The intangibles are pretty much where the similarities start and end though between Trace McSorley and Clifford, because from a skill perspective on the field, they are very different. I know it’s become a bit of a joke, but Trace legitimately was a Power 5 level athlete as a safety, whereas Clifford didn’t even play defense in high school.
That’s not to say that Clifford is a Morelli-esque statue — he actually moves pretty well in the pocket, and to his credit, has been working on becoming quicker. But it’s safe to say that Clifford isn’t going to rack up the rushing stats, and to Ricky Rahne’s dismay, the QB draw is going to have to be scrapped from the playbook.
Which I think is the thing I’m most intrigued by in all of this — what changes are made to the playbook? With McSorley-to-Stevens, things could largely stay the same. Sure, there would have been tweaks and new wrinkles added, but generally speaking, McSorley and Stevens were pretty interchangeable scheme wise.
With Clifford, that’s not really the case. Like I joked about above, QB draws and heavy zone read calls aren’t going to put Clifford in the best spot to succeed. So not to say an overhaul is coming, but having the option of depending upon the quarterback’s legs are certainly gone.
The fortunate thing: the overall identity of the offense should stay the same because while it’s preferred to have the wrinkle of a sub-4.6 quarterback running the show, a dual-threat quarterback isn’t mandatory to make the Moorhead (Rahne) offense go. In 2014 at Fordham, quarterback Michael Nebrich — coming off a torn ACL — had -96 rushing yards on the season. But yet, the offense still found a way to churn out 40.64 PPG because mobility at quarterback is just a piece of the pie. Other, perhaps larger, pieces of the pie? Making correct reads on RPOs, being accurate, and just flat out knowing the offense.
Can Clifford do those things, and can he grasp the offense to level that’s necessary? I’m not 100% sure, but I like to think he can. And the good news is that James Franklin and Ricky Rahne clearly have confidence in Clifford. If they didn’t, it’s likely that Stevens would have been named the starter last week. But he wasn’t — for a myriad of reasons — and one of those reasons being that Clifford took advantage of his first-team reps this spring. He made the situation difficult, and forced the hands of Tommy Stevens and the coaching staff.
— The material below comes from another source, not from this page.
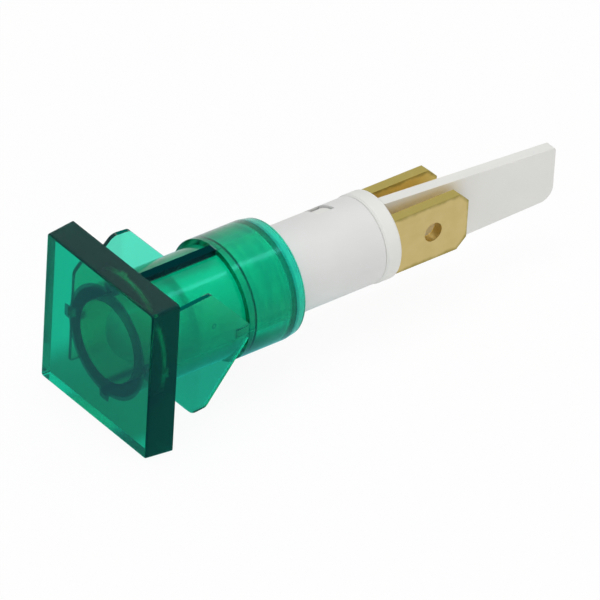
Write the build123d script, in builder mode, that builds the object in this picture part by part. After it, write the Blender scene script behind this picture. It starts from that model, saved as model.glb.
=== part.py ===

Will Clifford be better than Stevens? Again, I don’t know. No one does yet. But one thing is for sure: the Sean Clifford era has begun in Happy Valley. No matter how it got done, Clifford will take the reigns for the next three seasons during a pivotal moment in Franklin’s tenure.
Is he the quarterback to take Penn State to the next level? We’ll just have to wait and see.